TNI DAN KERANCUAN POLITIK NEGARA
Presiden Joko Widodo
menegaskan kepada prajurit Tentara Nasional Indonesi TNI agar mendukung
kebijakan Politik Negara dan tidak melakukan politik praktis .
Rupa
nya ada kegusaran presiden terhadap TNI ,bukan nya didalam UUD amandemen sudah
ada pasal yang mendudukan presiden menjadi penguasa tertinggi di TNI .
UUD
AMANDEMEN
Pasal
10: Presiden memegang kekuasaan yang tertinggi atas Angkatan Darat, Angkatan
Laut dan Angkatan Udara.
Bukan
nya dengan kekuasaan tersebut Presiden mempunyai kekuasaan penuh .presiden juga
menegaskan : "Politik TNI adalah politik negara. TNI berpijak pada
kebijakan negara. Semua yang dilakukan negara adalah untuk rakyat," kata
Presiden Jokowi saat memberikan pengarahan pembukaan Rapat Pimpinan (Rapim) TNI
2016, di Mabes TNI Cilangkap, Jakarta Timur beberapa waktu lalu.
Menurut
Kepala Negara, rantai komando ditubuh TNI hanya satu.
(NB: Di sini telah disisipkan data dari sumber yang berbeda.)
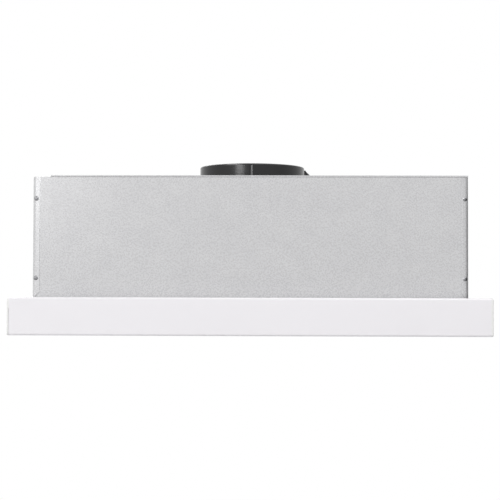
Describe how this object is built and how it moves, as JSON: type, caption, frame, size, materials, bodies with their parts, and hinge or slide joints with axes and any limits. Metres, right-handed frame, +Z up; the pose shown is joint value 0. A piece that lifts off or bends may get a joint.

Tegak lurus, loyalitas
dan ketaatan pada Presiden sebagai Panglima tertinggi TNI.
Sejak
amandemen UUD 1945 memang tidak ada kejelasan terhadap Presiden sebagai Kepala
Negara Indonesia adalah negara hukum fungsi Presiden sebagai Kepala Negara
tidak ada satu pasal pun didalam batang tubuh amandemen tentu ini menjadi tanda
tanya besar ,apakah ini sebuah keteledoran para pengamandemen ? tentu ini
akan berbuntut panjang jika ada yang mempersoalkan ,sebab fungsi Presiden dalam
penguasaan TNI adalah sebagai Kepala Negara maka politik yang dijalankan adalah
politik negara , lagi-lagi kita bertanya-tanya apakah politik negara itu ?
keterukuran nya bagaimana , apakah TNI bisa membedakan mana politik negara dan
mana yang bukan ?
Amandemen UUD 1945 tanpa disadari juga
memporak porandakan Politik Negara , Politik Negara didalam UUD 1945 naskah asli
sangat jelas dan terukur dan dituangkan oleh MPR didalam GBHN , dan Presiden
pun harus menjalankan politik negara yang tertuang di GBHN , maka jika Presiden
menyimpang dari GBHN bisa diturunkan .
Oleh
karena Presiden adalah Mandataris MPR maka didalam menjalankan Pemerintahan nya
Presiden tidak boleh menjalankan politik nya sendiri maupun politik kelompok
nya , GBHN adalah Politik negara yang sangat terinci dan terukur ,sehingga TNI
akan berpedoman terhadap GBHN dalam menjalankan tugas nya ,jelas tugas nya
menjalankan dan mengamankan politik Negara , sebab GBHN adalah sebuah keputusan
Negara yang disusun oleh seluruh elemen bangsa .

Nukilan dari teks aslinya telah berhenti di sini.